La ricostruzione dell’indagine è poi impeccabile: nessuna sbavatura, segno della meticolosità con cui la storia è stata studiata nei minimi particolari.

La narrazione è arricchita da numerosi dettagli tecnici, relativi al campo informatico e medico, che non la appesantiscono, anzi, la rendono più realistica e accurata, così come la descrizione della città che fa da sfondo alle vicende, una Bologna le cui strade il lettore ha l’impressione di percorrere insieme ai personaggi.

Il linguaggio è fluido, diretto, senza fronzoli, assolutamente adatto al contesto.

I personaggi sono ben caratterizzati; anche quelli che non hanno un peso decisivo nella storia non sono stati trascurati. Vi faccio un esempio. Gli inquirenti si riuniscono in Procura e sembra di vederli mentre discutono: Nico, con i suoi capelli rossi‒ sì, come il Malpelo di verghiana memoria‒, le lentiggini e un filo di barba; l’agente Rizzo che, a vederlo, tutto penseresti tranne che possa essere un poliziotto; il vicequestore Ferrero, impeccabile come se fosse appena uscito da una rivista di moda.

Oppure Sara, con il suo caschetto blu e l’immancabile Reflex, neanche cinquanta chili che si muovono freneticamente su e giù per la città; e poi le sorelle Giordani, Jack, Trani, persino lo studente brufoloso e spione: di ciascuno è impossibile non ricordare almeno un dettaglio.

Però, senza anticipare nulla, vi dico solo che, tra tutti, quello che non dimenticherò facilmente è senza dubbio Milo Davoli.

Neanche l’ispettore Russo, in realtà, ma a questo proposito nutro una speranza: questa indagine è conclusa, ma la scena finale lascia presagire un sequel.

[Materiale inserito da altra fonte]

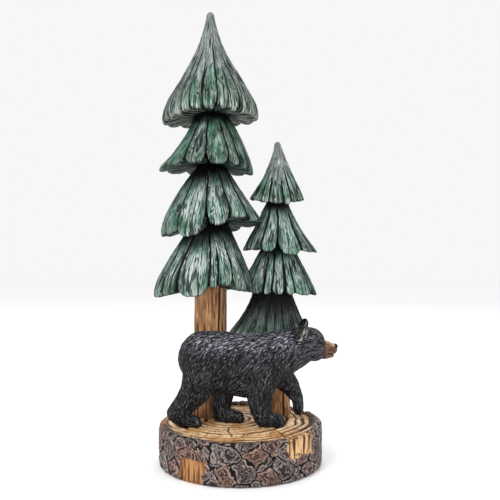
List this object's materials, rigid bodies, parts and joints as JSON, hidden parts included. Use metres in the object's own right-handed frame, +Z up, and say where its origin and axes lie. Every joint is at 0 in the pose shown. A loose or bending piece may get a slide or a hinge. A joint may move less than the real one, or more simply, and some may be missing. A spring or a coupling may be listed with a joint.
{
  "type": "resin bear statue",
  "caption": "Cast resin table-top statue: a black bear walks past a tall and a short pine with layered boughs, on a round slice of log with a bark edge.",
  "frame": {"origin": "middle of the flat underside of the log slice", "axes": "+Z up, +X the way the bear walks, -Y the front of the statue"},
  "size_m": [0.1366, 0.118, 0.3338],
  "materials": {
    "pine_green": "deep green paint on carved resin, pale grey dry-brushed ridges, satin",
    "bear_black": "charcoal paint on carved fur, light grey dry-brushed strokes, satin",
    "bare_wood": "golden tan paint with dark brown wash in the grain, satin",
    "bark_brown": "grey-brown paint with pale plate edges, matt"
  },
  "bodies": {
    "root": {"bear_and_pines_statue": "pine_green"}
  },
  "joints": []
}
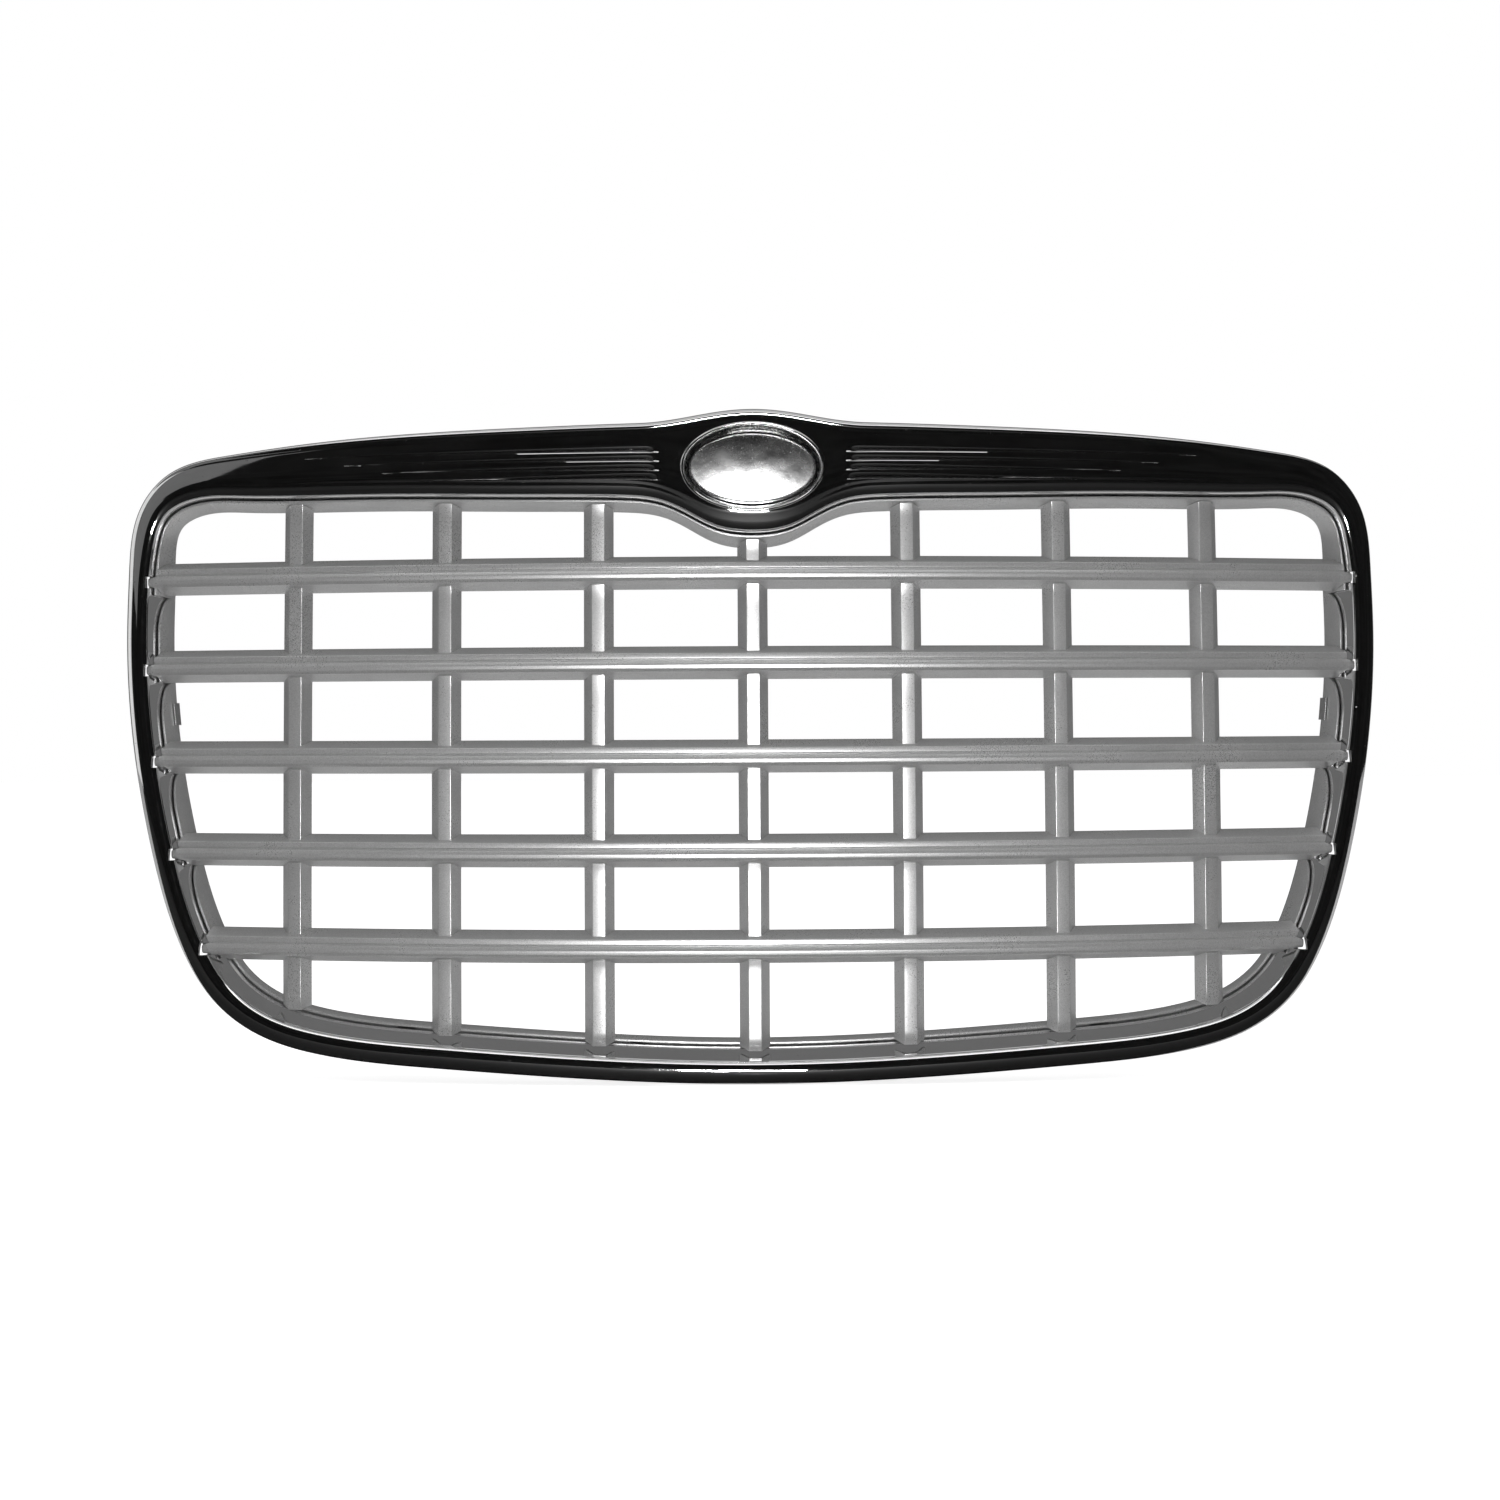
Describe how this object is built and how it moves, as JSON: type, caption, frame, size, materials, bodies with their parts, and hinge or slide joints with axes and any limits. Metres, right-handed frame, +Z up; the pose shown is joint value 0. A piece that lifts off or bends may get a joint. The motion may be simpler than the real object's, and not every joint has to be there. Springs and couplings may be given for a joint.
{
  "type": "front grille",
  "caption": "Car front grille: chrome surround with a tall grooved header and a blank oval medallion, round a satin silver lattice of bowed louvres over set-back mullions.",
  "frame": {"origin": "centre of the whole grille's bounding box", "axes": "+X across the grille, to the right as seen from in front; +Z up; the front faces -Y"},
  "size_m": [0.8384, 0.1109, 0.4371],
  "materials": {
    "chrome": "bright mirror chrome over moulded plastic",
    "satin_silver": "satin metallic silver paint",
    "zinc_steel": "bright zinc plating"
  },
  "bodies": {
    "root": {"surround_shell": "chrome", "insert_frame": "satin_silver", "louvre_1": "satin_silver", "louvre_2": "satin_silver", "louvre_3": "satin_silver", "louvre_4": "satin_silver", "louvre_5": "satin_silver", "mullion_1": "satin_silver", "mullion_2": "satin_silver", "mullion_3": "satin_silver", "mullion_4": "satin_silver", "mullion_5": "satin_silver", "mullion_6": "satin_silver", "mullion_7": "satin_silver", "medallion_bezel": "chrome", "medallion_disc": "chrome", "medallion_push_nut_left": "zinc_steel", "medallion_push_nut_right": "zinc_steel", "insert_screw_1": "zinc_steel", "insert_screw_2": "zinc_steel", "insert_screw_3": "zinc_steel", "insert_screw_4": "zinc_steel", "insert_screw_5": "zinc_steel", "insert_screw_6": "zinc_steel", "insert_screw_7": "zinc_steel", "insert_screw_8": "zinc_steel", "side_clip_left": "zinc_steel", "side_clip_right": "zinc_steel", "spring_nut_1": "zinc_steel", "spring_nut_2": "zinc_steel", "spring_nut_3": "zinc_steel", "spring_nut_4": "zinc_steel", "spring_nut_5": "zinc_steel", "spring_nut_6": "zinc_steel"}
  },
  "joints": []
}
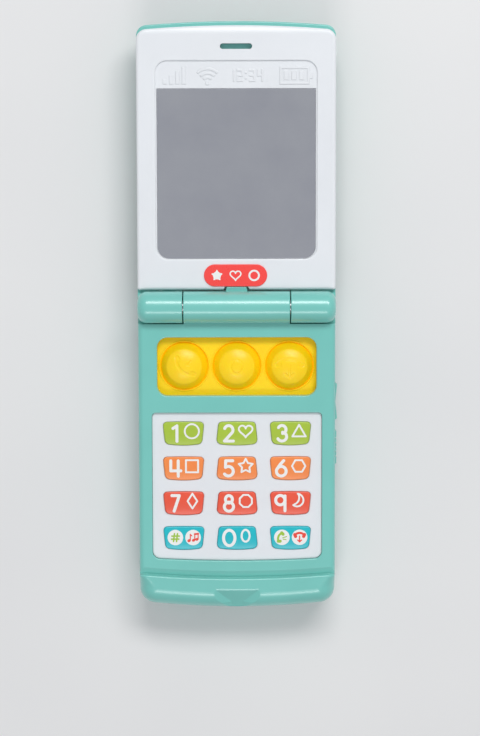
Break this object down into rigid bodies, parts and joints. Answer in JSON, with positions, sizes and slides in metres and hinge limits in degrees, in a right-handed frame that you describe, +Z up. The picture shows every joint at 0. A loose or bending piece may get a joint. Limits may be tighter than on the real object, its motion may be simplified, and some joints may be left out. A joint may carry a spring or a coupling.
{
  "type": "toy flip phone",
  "caption": "Toy flip phone with a hinged mirror lid, popping bubble buttons, a numbered keypad, side controls and a battery bay.",
  "frame": {"origin": "middle of the base's flat back face, on the surface the phone lies on", "axes": "+X to the right of the keypad, +Y along the phone from the chin to the opened lid, +Z up out of the keypad"},
  "size_m": [0.0798, 0.2356, 0.0309],
  "materials": {
    "mint_shell": "satin moulded",
    "white_panel": "smooth gloss",
    "mirror": "polished",
    "foam_tape": "matt",
    "badge_red": "gloss",
    "yellow_silicone": "soft satin",
    "key_green": "satin",
    "key_orange": "satin",
    "key_red": "satin",
    "key_blue": "satin",
    "contact_rubber": "matt",
    "board_green": "solder mask",
    "black_plastic": "matt",
    "lamp_lens": "clear domed",
    "steel": "plain",
    "spring_steel": "plated",
    "acetal": "smooth",
    "cone_paper": "fibrous",
    "cell_jacket": "printed sleeve",
    "lead_red": "insulated",
    "lead_black": "insulated",
    "lead_white": "insulated"
  },
  "bodies": {
    "base": {"base_front_shell": "mint_shell", "base_back_shell": "mint_shell", "hinge_bush_left": "acetal", "hinge_bush_right": "acetal", "bubble_pad": "yellow_silicone", "keypad_plate": "white_panel", "key_mat": "contact_rubber", "main_board": "board_green", "bubble_board": "board_green", "bubble_switches": "black_plastic", "bubble_lamps": "lamp_lens", "sound_chip": "black_plastic", "speaker": "steel", "speaker_cone": "cone_paper", "battery_1": "cell_jacket", "battery_2": "cell_jacket", "contact_springs": "spring_steel", "contact_plates": "spring_steel", "rocker_switches": "black_plastic", "slide_switch": "black_plastic", "speaker_leads": "lead_black", "battery_leads": "lead_red", "board_leads": "lead_white", "case_screws": "steel", "board_screws": "steel", "small_board_screws": "steel"},
    "lid": {"lid_back_shell": "mint_shell", "lid_bezel": "white_panel", "mirror_panel": "mirror", "mirror_tape": "foam_tape", "lid_badge": "badge_red", "lid_screws": "steel", "hinge_pin_left": "steel", "hinge_pin_right": "steel"},
    "door": {"battery_door": "mint_shell", "door_screw": "steel"},
    "rocker": {"volume_rocker": "mint_shell"},
    "slider": {"power_slider": "mint_shell"},
    "bubble_left": {"bubble_left": "yellow_silicone"},
    "bubble_middle": {"bubble_middle": "yellow_silicone"},
    "bubble_right": {"bubble_right": "yellow_silicone"},
    "key_1": {"key_1": "key_green"},
    "key_2": {"key_2": "key_green"},
    "key_3": {"key_3": "key_green"},
    "key_4": {"key_4": "key_orange"},
    "key_5": {"key_5": "key_orange"},
    "key_6": {"key_6": "key_orange"},
    "key_7": {"key_7": "key_red"},
    "key_8": {"key_8": "key_red"},
    "key_9": {"key_9": "key_red"},
    "key_music": {"key_music": "key_blue"},
    "key_0": {"key_0": "key_blue"},
    "key_call": {"key_call": "key_blue"}
  },
  "joints": [
    {"name": "lid_hinge", "type": "hinge", "parent": "base", "child": "lid", "pos_m": [0, 0.06, 0.0246], "axis": [1, 0, 0], "range_deg": [0, 180]},
    {"name": "rocker_tilt", "type": "hinge", "parent": "base", "child": "rocker", "pos_m": [0.0365, 0.0215, 0.0175], "axis": [0, 0, 1], "range_deg": [-3, 3], "stiffness_Nm_per_rad": 0.19},
    {"name": "slider_slide", "type": "slide", "parent": "base", "child": "slider", "axis": [0, -1, 0], "range_m": [0, 0.003]},
    {"name": "door_lift", "type": "slide", "parent": "base", "child": "door", "axis": [0, 0, -1], "range_m": [0, 0.012]},
    {"name": "bubble_left_press", "type": "slide", "parent": "base", "child": "bubble_left", "axis": [0, 0, -1], "range_m": [0, 0.004], "stiffness_N_per_m": 800, "springref_m": -0.0005},
    {"name": "bubble_middle_press", "type": "slide", "parent": "base", "child": "bubble_middle", "axis": [0, 0, -1], "range_m": [0, 0.004], "stiffness_N_per_m": 800, "springref_m": -0.0005},
    {"name": "bubble_right_press", "type": "slide", "parent": "base", "child": "bubble_right", "axis": [0, 0, -1], "range_m": [0, 0.004], "stiffness_N_per_m": 800, "springref_m": -0.0005},
    {"name": "key_1_press", "type": "slide", "parent": "base", "child": "key_1", "axis": [0, 0, -1], "range_m": [0, 0.0012], "stiffness_N_per_m": 1000, "springref_m": -0.0005},
    {"name": "key_2_press", "type": "slide", "parent": "base", "child": "key_2", "axis": [0, 0, -1], "range_m": [0, 0.0012], "stiffness_N_per_m": 1000, "springref_m": -0.0005},
    {"name": "key_3_press", "type": "slide", "parent": "base", "child": "key_3", "axis": [0, 0, -1], "range_m": [0, 0.0012], "stiffness_N_per_m": 1000, "springref_m": -0.0005},
    {"name": "key_4_press", "type": "slide", "parent": "base", "child": "key_4", "axis": [0, 0, -1], "range_m": [0, 0.0012], "stiffness_N_per_m": 1000, "springref_m": -0.0005},
    {"name": "key_5_press", "type": "slide", "parent": "base", "child": "key_5", "axis": [0, 0, -1], "range_m": [0, 0.0012], "stiffness_N_per_m": 1000, "springref_m": -0.0005},
    {"name": "key_6_press", "type": "slide", "parent": "base", "child": "key_6", "axis": [0, 0, -1], "range_m": [0, 0.0012], "stiffness_N_per_m": 1000, "springref_m": -0.0005},
    {"name": "key_7_press", "type": "slide", "parent": "base", "child": "key_7", "axis": [0, 0, -1], "range_m": [0, 0.0012], "stiffness_N_per_m": 1000, "springref_m": -0.0005},
    {"name": "key_8_press", "type": "slide", "parent": "base", "child": "key_8", "axis": [0, 0, -1], "range_m": [0, 0.0012], "stiffness_N_per_m": 1000, "springref_m": -0.0005},
    {"name": "key_9_press", "type": "slide", "parent": "base", "child": "key_9", "axis": [0, 0, -1], "range_m": [0, 0.0012], "stiffness_N_per_m": 1000, "springref_m": -0.0005},
    {"name": "key_music_press", "type": "slide", "parent": "base", "child": "key_music", "axis": [0, 0, -1], "range_m": [0, 0.0012], "stiffness_N_per_m": 1000, "springref_m": -0.0005},
    {"name": "key_0_press", "type": "slide", "parent": "base", "child": "key_0", "axis": [0, 0, -1], "range_m": [0, 0.0012], "stiffness_N_per_m": 1000, "springref_m": -0.0005},
    {"name": "key_call_press", "type": "slide", "parent": "base", "child": "key_call", "axis": [0, 0, -1], "range_m": [0, 0.0012], "stiffness_N_per_m": 1000, "springref_m": -0.0005}
  ]
}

Chissà che Nico Russo non torni presto con un nuovo caso da risolvere.

 

 

A cura di Claudia Cocuzza  

www.facebook.com/duelettricisottountetto/

 

 

Chiara Alaia


Napoletana di origine ed emiliana d’adozione, Chiara Alaia vive a Bologna. Si è laureata nel 2005 in Scienze della Comunicazione e lavora da anni in un’azienda di e-commerce, nell’ambito della moda. Appassionata di letteratura e musica, collabora inoltre con la webzine musicale SulPalco e con la redazione di Thrillernord. Nel 2018 è uscito il suo romanzo d’esordio, “Dove la terra finisce e il mare comincia” (Il Seme Bianco). Il suo racconto “Odore di mandorle amare” è stato pubblicato nella raccolta “Premio Giallo Indipendente 2019”. Il racconto breve “Chopin (il pianista e la ballerina)” è presente nell’antologia “#IoRestoACasa. Racconti dal marzo 2020” (Edizioni Pendragon, 2020). “Ballata per spiriti inquieti” è il suo secondo romanzo.